Many people rather flee than fight badly when the shit hits the fan. For them, the penguin may be an appropriate totem animal, since penguins hardly even dare to defend their own kids when the giant storm-bird make dinner of them a few feet away. This is despite the fact that they seem to stick together. It’s just for show and documentaries. Proximity does not always produce solidarity it seems. Or perhaps, letting big birds eat their children, it’s a way for penguins to show that they are disappointed with their bratty children.
And then we have the magnificent dolphin that tends to be an animal favorite in almost every camp. In fact, dolphins have proven to be psychopaths who on a regular basis enslave and rape each other. It’s a common claim that they’re as intelligent as humans, and perhaps this is precisely the reason why so many of them have the ability to behave as Hannibal Lecter. Although killer whales is estimated to be roughly the same IQ level as human beings, they have also been witnessed to play badminton with baby seals without even bothering to eat up the remaining sludge hands afterwards. It may be something to consider when having individuals with bad table manners selects their totem animal.

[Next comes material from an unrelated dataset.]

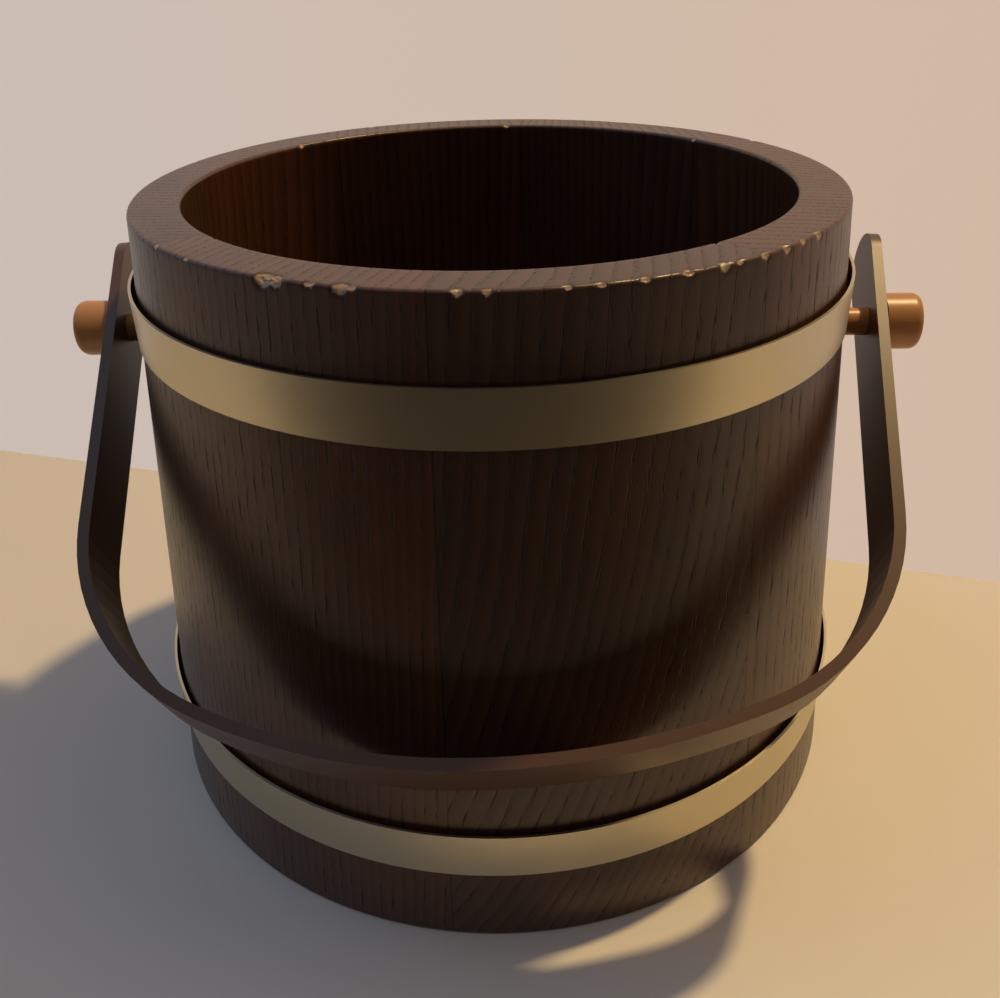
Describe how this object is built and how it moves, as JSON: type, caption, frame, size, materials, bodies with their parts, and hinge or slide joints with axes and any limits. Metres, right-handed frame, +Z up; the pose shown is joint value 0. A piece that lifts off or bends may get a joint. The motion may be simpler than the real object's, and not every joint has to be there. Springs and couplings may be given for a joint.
{
  "type": "sugar firkin",
  "caption": "Coopered wooden firkin, wider at the foot, with brass hoops and a bent wood bail that swings on side pegs.",
  "frame": {"origin": "middle of the ring of stave ends that the firkin stands on", "axes": "+Z up, +X along the pegs to the right, and the bail rests against the front, -Y"},
  "size_m": [0.2346, 0.2166, 0.164],
  "materials": {
    "stave_wood": "dark reddish-brown stain under semi-gloss lacquer",
    "bottom_wood": "dark stain, satin",
    "hoop_brass": "aged satin brass, lightly scratched",
    "bail_wood": "dark stain, smooth broad faces and rough-sawn edges",
    "peg_wood": "clear-lacquered light wood, turned"
  },
  "bodies": {
    "bucket": {"stave_1": "stave_wood", "stave_2": "stave_wood", "stave_3": "stave_wood", "stave_4": "stave_wood", "stave_5": "stave_wood", "stave_6": "stave_wood", "stave_7": "stave_wood", "stave_8": "stave_wood", "bottom_board_front": "bottom_wood", "bottom_board_middle": "bottom_wood", "bottom_board_back": "bottom_wood", "upper_hoop": "hoop_brass", "lower_hoop": "hoop_brass", "upper_hoop_rivets": "hoop_brass", "lower_hoop_rivets": "hoop_brass", "peg_left": "peg_wood", "peg_right": "peg_wood"},
    "bail": {"bail": "bail_wood"}
  },
  "joints": [
    {"name": "bail_swing", "type": "hinge", "parent": "bucket", "child": "bail", "pos_m": [0, 0, 0.1242], "axis": [-1, 0, 0], "range_deg": [0, 243]}
  ]
}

We often choose animal that stands out above the other gray biomass of the world. Yet most of us is just like everyone else, it’s in the nature of things. And just as it’s not particularly becoming of a person to compare their own appearance with James Franco (or Alexander Skarsgård) or Natalie Portman, we should probably be careful not to emulate lions, dolphins or eagles. There’s no shame in being a completely unremarkable pet. They understand more of the good life than all the magnificent predators together.